Problem >> Copy the data word for word, keeping every line.

==== Collected data ====

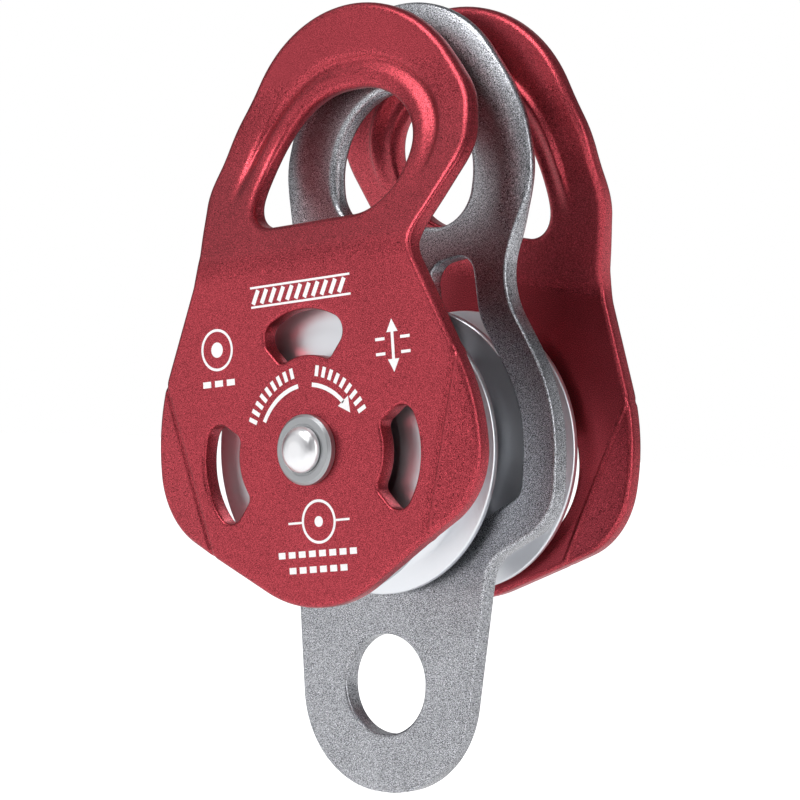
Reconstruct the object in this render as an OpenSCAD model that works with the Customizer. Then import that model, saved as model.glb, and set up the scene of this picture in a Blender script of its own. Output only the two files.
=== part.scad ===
// Double rope pulley with two swinging side plates, two sheaves side by side on one riveted axle,
// a carabiner eye at the top of every plate and a becket hole at the foot of the centre plate.
// Frame: +X right, +Y back along the axle, +Z up.
// The origin is where a carabiner bears on the roof of the centre plate's eye, midway through
// the plate. Everything is drawn about the axle and then hung below the origin.

/* [Sheaves] */
// Outside radius of each sheave
sheave_r = 30; // [26:0.5:33]
// Width of each sheave over its rims
sheave_w = 17.7; // [15:0.1:21]
// Largest rope diameter that the groove takes
rope_d = 13; // [8:0.5:15]
// Depth of the rope groove below the rims
groove_depth = 8; // [4:0.5:10]
// Radius of the turned recess in each flank of a sheave
recess_r = 18.5; // [14:0.5:20]
// Depth of that recess
recess_depth = 3.4; // [0:0.2:4]
// Radius of the sheave's hub, inside the recess
sheave_hub_r = 11; // [9:0.5:13]

/* [Axle] */
// Shank radius of the rivet
rivet_r = 3.5; // [3:0.1:4]
// Radius of the rivet's peened heads
rivet_head_r = 4.8; // [4.2:0.1:6]
// Height of the rivet's peened heads
rivet_head_h = 2.4; // [1.5:0.1:3]
// Outside radius of the hardened sleeves that everything turns on
sleeve_r = 5; // [4.6:0.1:5.8]
// Wall of each self-lubricating bush
bush_wall = 1.5; // [1:0.1:2]
// Radius of the washers under the rivet's heads
head_washer_r = 7.2; // [6.6:0.1:9]
// Thickness of the washers under the rivet's heads
head_washer_t = 2; // [1:0.1:3]
// Radius of the thrust washers beside the sheaves
thrust_washer_r = 9; // [7.5:0.1:10.5]
// Space between the centre plate and a sheave
inner_gap = 2.85; // [1.5:0.05:4]
// Space between a sheave and its side plate
outer_gap = 2.3; // [1:0.05:3]

/* [Plates] */
// Thickness of the centre plate
centre_t = 4.3; // [3:0.1:6]
// Thickness of the side plates
side_t = 4; // [3:0.1:5]
// Half width of all plates across the sheaves
plate_half_w = 42.5; // [40:0.5:46]
// Height of the top of the eyes above the axle
eye_top = 93.5; // [90:0.5:100]
// Depth of the side plates' rounded foot below the axle
side_keel_drop = 32; // [30:0.1:36]
// Gap between the centre plate and a side plate's eye
eye_gap = 3.1; // [1:0.1:4]
// Turn of the front side plate, seen from the front
front_fan = 6.9; // [-30:0.1:30]
// Turn of the rear side plate, seen from the front
rear_fan = -6.9; // [-30:0.1:30]

/* [Becket] */
// Radius of the becket hole
becket_hole_r = 10.5; // [8:0.25:13]
// Distance of the becket hole below the axle
becket_drop = 49; // [47:0.5:56]
// Width of metal around the becket hole
becket_rim = 12.2; // [9:0.1:14]

/* [Fits] */
// Radial clearance of what turns on the sleeves
running_fit = 0.05; // [0.02:0.01:0.1]
// Clearance along the axle at each face that slides
end_float = 0.1; // [0.05:0.01:0.2]

/* [Hidden] */

// Colours
anodised_red = [0.70, 0.20, 0.25];
blasted_grey = [0.62, 0.63, 0.65];
bright_alloy = [0.88, 0.89, 0.90];
polished_steel = [0.78, 0.78, 0.80];
bush_bronze = [0.60, 0.45, 0.28];
washer_black = [0.13, 0.13, 0.14];

// Stations along the axle, measured from the middle of the centre plate
centre_face = centre_t / 2;
sheave_in = centre_face + inner_gap;
sheave_out = sheave_in + sheave_w;
side_in = sheave_out + outer_gap;
side_out = side_in + side_t;
sleeve_end = side_out + end_float;
washer_end = sleeve_end + head_washer_t;
sheave_mid = (sheave_in + sheave_out) / 2;

// Radii of the running fits
bush_bore_r = sleeve_r + running_fit;
bush_r = bush_bore_r + bush_wall;
plate_bore_r = sleeve_r + running_fit;

// Drop of the axle below the origin
hang_drop = eye_top - 18.5;

// Turning resolution: one chord for every few degrees of an arc
arc_step = 5;
round_fn = 96;
// Length that a cut runs past each face
over = 1;

// ---- Outlines -------------------------------------------------------------------------------

function unit(v) = v / norm(v);

function polar(r, a) = [r * cos(a), r * sin(a)];

// Corner [x, z, radius] with its place given by a radius and an angle about the axle
function polar_corner(r, a, fillet) = [r * cos(a), r * sin(a), fillet];

// Half of the angle between the two straight runs that meet at b
function half_angle(a, b, c) =
  let (at = [b[0], b[1]])
  acos(unit([a[0], a[1]] - at) * unit([c[0], c[1]] - at)) / 2;

// Length that the rounding of corner b takes from each straight run
function reach(a, b, c) = b[2] / tan(half_angle(a, b, c));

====

Response to the task >>
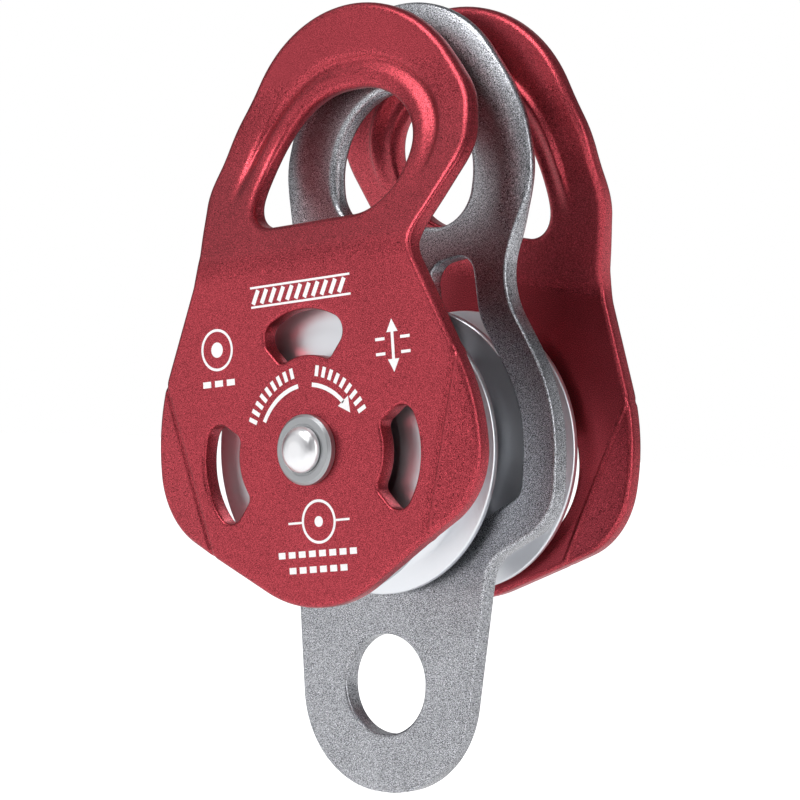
Reconstruct the object in this render as an OpenSCAD model that works with the Customizer. Then import that model, saved as model.glb, and set up the scene of this picture in a Blender script of its own. Output only the two files.
=== part.scad ===
// Double rope pulley with two swinging side plates, two sheaves side by side on one riveted axle,
// a carabiner eye at the top of every plate and a becket hole at the foot of the centre plate.
// Frame: +X right, +Y back along the axle, +Z up.
// The origin is where a carabiner bears on the roof of the centre plate's eye, midway through
// the plate. Everything is drawn about the axle and then hung below the origin.

/* [Sheaves] */
// Outside radius of each sheave
sheave_r = 30; // [26:0.5:33]
// Width of each sheave over its rims
sheave_w = 17.7; // [15:0.1:21]
// Largest rope diameter that the groove takes
rope_d = 13; // [8:0.5:15]
// Depth of the rope groove below the rims
groove_depth = 8; // [4:0.5:10]
// Radius of the turned recess in each flank of a sheave
recess_r = 18.5; // [14:0.5:20]
// Depth of that recess
recess_depth = 3.4; // [0:0.2:4]
// Radius of the sheave's hub, inside the recess
sheave_hub_r = 11; // [9:0.5:13]

/* [Axle] */
// Shank radius of the rivet
rivet_r = 3.5; // [3:0.1:4]
// Radius of the rivet's peened heads
rivet_head_r = 4.8; // [4.2:0.1:6]
// Height of the rivet's peened heads
rivet_head_h = 2.4; // [1.5:0.1:3]
// Outside radius of the hardened sleeves that everything turns on
sleeve_r = 5; // [4.6:0.1:5.8]
// Wall of each self-lubricating bush
bush_wall = 1.5; // [1:0.1:2]
// Radius of the washers under the rivet's heads
head_washer_r = 7.2; // [6.6:0.1:9]
// Thickness of the washers under the rivet's heads
head_washer_t = 2; // [1:0.1:3]
// Radius of the thrust washers beside the sheaves
thrust_washer_r = 9; // [7.5:0.1:10.5]
// Space between the centre plate and a sheave
inner_gap = 2.85; // [1.5:0.05:4]
// Space between a sheave and its side plate
outer_gap = 2.3; // [1:0.05:3]

/* [Plates] */
// Thickness of the centre plate
centre_t = 4.3; // [3:0.1:6]
// Thickness of the side plates
side_t = 4; // [3:0.1:5]
// Half width of all plates across the sheaves
plate_half_w = 42.5; // [40:0.5:46]
// Height of the top of the eyes above the axle
eye_top = 93.5; // [90:0.5:100]
// Depth of the side plates' rounded foot below the axle
side_keel_drop = 32; // [30:0.1:36]
// Gap between the centre plate and a side plate's eye
eye_gap = 3.1; // [1:0.1:4]
// Turn of the front side plate, seen from the front
front_fan = 6.9; // [-30:0.1:30]
// Turn of the rear side plate, seen from the front
rear_fan = -6.9; // [-30:0.1:30]

/* [Becket] */
// Radius of the becket hole
becket_hole_r = 10.5; // [8:0.25:13]
// Distance of the becket hole below the axle
becket_drop = 49; // [47:0.5:56]
// Width of metal around the becket hole
becket_rim = 12.2; // [9:0.1:14]

/* [Fits] */
// Radial clearance of what turns on the sleeves
running_fit = 0.05; // [0.02:0.01:0.1]
// Clearance along the axle at each face that slides
end_float = 0.1; // [0.05:0.01:0.2]

/* [Hidden] */

// Colours
anodised_red = [0.70, 0.20, 0.25];
blasted_grey = [0.62, 0.63, 0.65];
bright_alloy = [0.88, 0.89, 0.90];
polished_steel = [0.78, 0.78, 0.80];
bush_bronze = [0.60, 0.45, 0.28];
washer_black = [0.13, 0.13, 0.14];

// Stations along the axle, measured from the middle of the centre plate
centre_face = centre_t / 2;
sheave_in = centre_face + inner_gap;
sheave_out = sheave_in + sheave_w;
side_in = sheave_out + outer_gap;
side_out = side_in + side_t;
sleeve_end = side_out + end_float;
washer_end = sleeve_end + head_washer_t;
sheave_mid = (sheave_in + sheave_out) / 2;

// Radii of the running fits
bush_bore_r = sleeve_r + running_fit;
bush_r = bush_bore_r + bush_wall;
plate_bore_r = sleeve_r + running_fit;

// Drop of the axle below the origin
hang_drop = eye_top - 18.5;

// Turning resolution: one chord for every few degrees of an arc
arc_step = 5;
round_fn = 96;
// Length that a cut runs past each face
over = 1;

// ---- Outlines -------------------------------------------------------------------------------

function unit(v) = v / norm(v);

function polar(r, a) = [r * cos(a), r * sin(a)];

// Corner [x, z, radius] with its place given by a radius and an angle about the axle
function polar_corner(r, a, fillet) = [r * cos(a), r * sin(a), fillet];

// Half of the angle between the two straight runs that meet at b
function half_angle(a, b, c) =
  let (at = [b[0], b[1]])
  acos(unit([a[0], a[1]] - at) * unit([c[0], c[1]] - at)) / 2;

// Length that the rounding of corner b takes from each straight run
function reach(a, b, c) = b[2] / tan(half_angle(a, b, c));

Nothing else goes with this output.